Instructions for the task:
Return the full listing exactly as it is written.

Data segment:
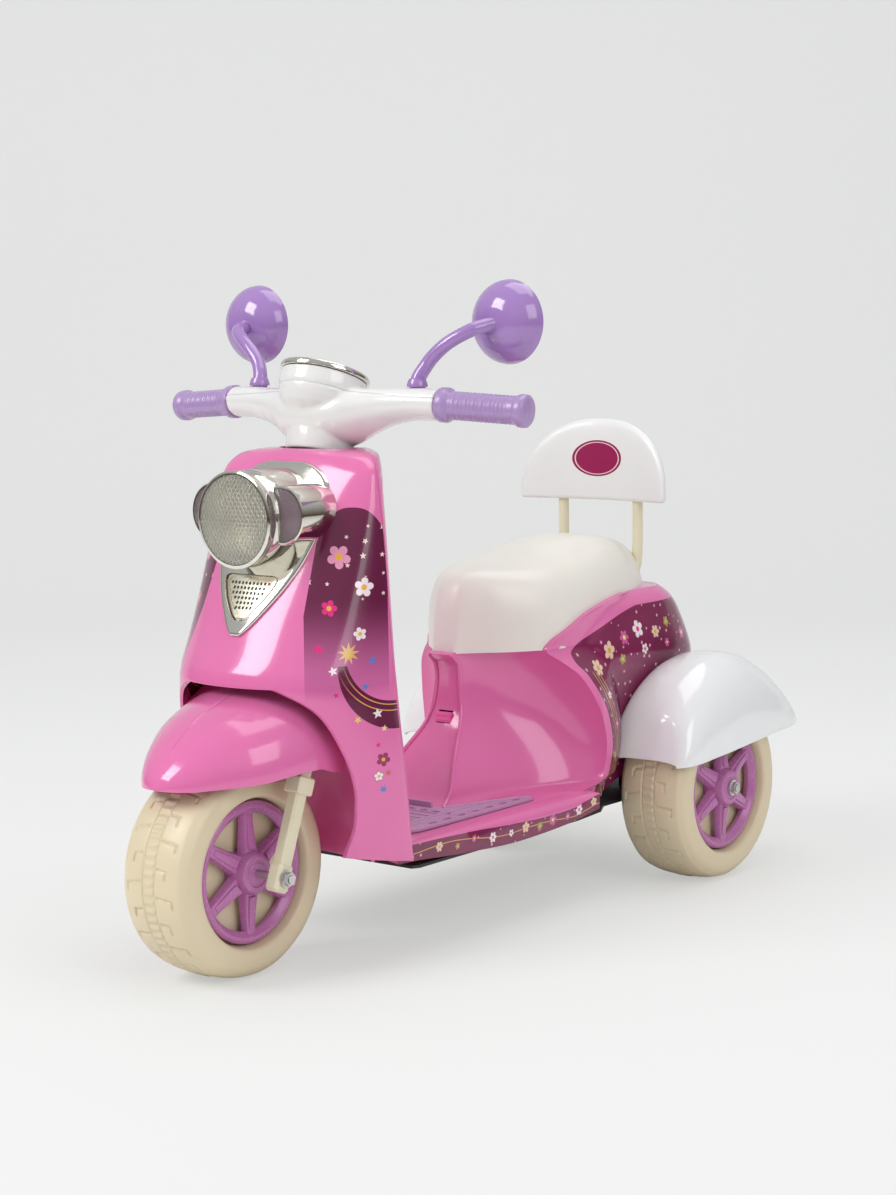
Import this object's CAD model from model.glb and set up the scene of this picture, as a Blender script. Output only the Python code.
import math
from functools import partial

import bmesh
import bpy
import numpy as np
from mathutils import Matrix, Vector


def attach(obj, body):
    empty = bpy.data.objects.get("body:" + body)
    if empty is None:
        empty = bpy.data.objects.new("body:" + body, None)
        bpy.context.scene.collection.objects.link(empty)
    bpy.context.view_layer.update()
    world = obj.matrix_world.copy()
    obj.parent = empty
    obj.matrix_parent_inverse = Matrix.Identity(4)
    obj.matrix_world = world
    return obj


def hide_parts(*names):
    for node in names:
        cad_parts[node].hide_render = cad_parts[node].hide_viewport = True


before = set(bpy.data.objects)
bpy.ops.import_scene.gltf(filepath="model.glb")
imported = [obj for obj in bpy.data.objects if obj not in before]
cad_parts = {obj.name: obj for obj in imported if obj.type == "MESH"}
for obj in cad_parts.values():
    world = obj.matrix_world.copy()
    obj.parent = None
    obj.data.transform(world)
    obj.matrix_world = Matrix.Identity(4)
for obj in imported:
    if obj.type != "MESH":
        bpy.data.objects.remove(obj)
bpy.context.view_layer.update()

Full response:
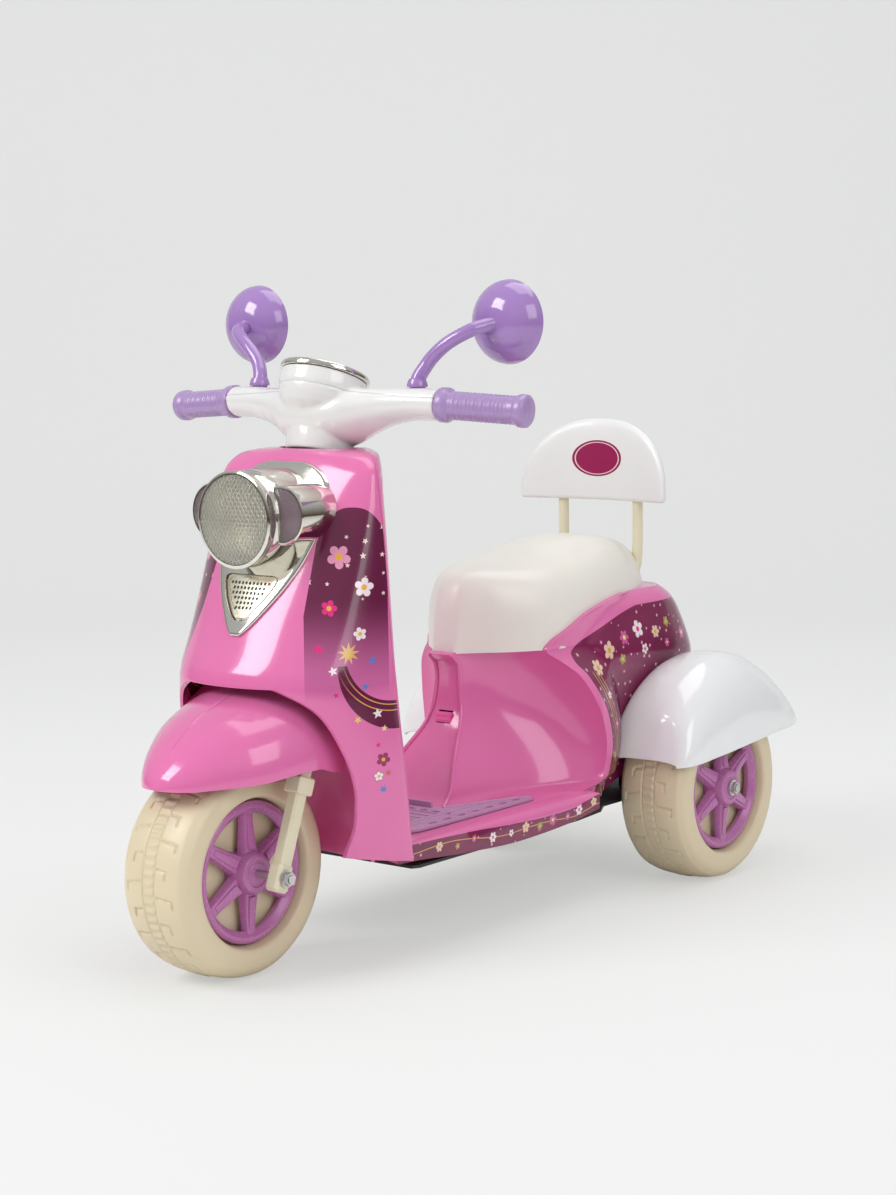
Import this object's CAD model from model.glb and set up the scene of this picture, as a Blender script. Output only the Python code.
import math
from functools import partial

import bmesh
import bpy
import numpy as np
from mathutils import Matrix, Vector


def attach(obj, body):
    empty = bpy.data.objects.get("body:" + body)
    if empty is None:
        empty = bpy.data.objects.new("body:" + body, None)
        bpy.context.scene.collection.objects.link(empty)
    bpy.context.view_layer.update()
    world = obj.matrix_world.copy()
    obj.parent = empty
    obj.matrix_parent_inverse = Matrix.Identity(4)
    obj.matrix_world = world
    return obj


def hide_parts(*names):
    for node in names:
        cad_parts[node].hide_render = cad_parts[node].hide_viewport = True


before = set(bpy.data.objects)
bpy.ops.import_scene.gltf(filepath="model.glb")
imported = [obj for obj in bpy.data.objects if obj not in before]
cad_parts = {obj.name: obj for obj in imported if obj.type == "MESH"}
for obj in cad_parts.values():
    world = obj.matrix_world.copy()
    obj.parent = None
    obj.data.transform(world)
    obj.matrix_world = Matrix.Identity(4)
for obj in imported:
    if obj.type != "MESH":
        bpy.data.objects.remove(obj)
bpy.context.view_layer.update()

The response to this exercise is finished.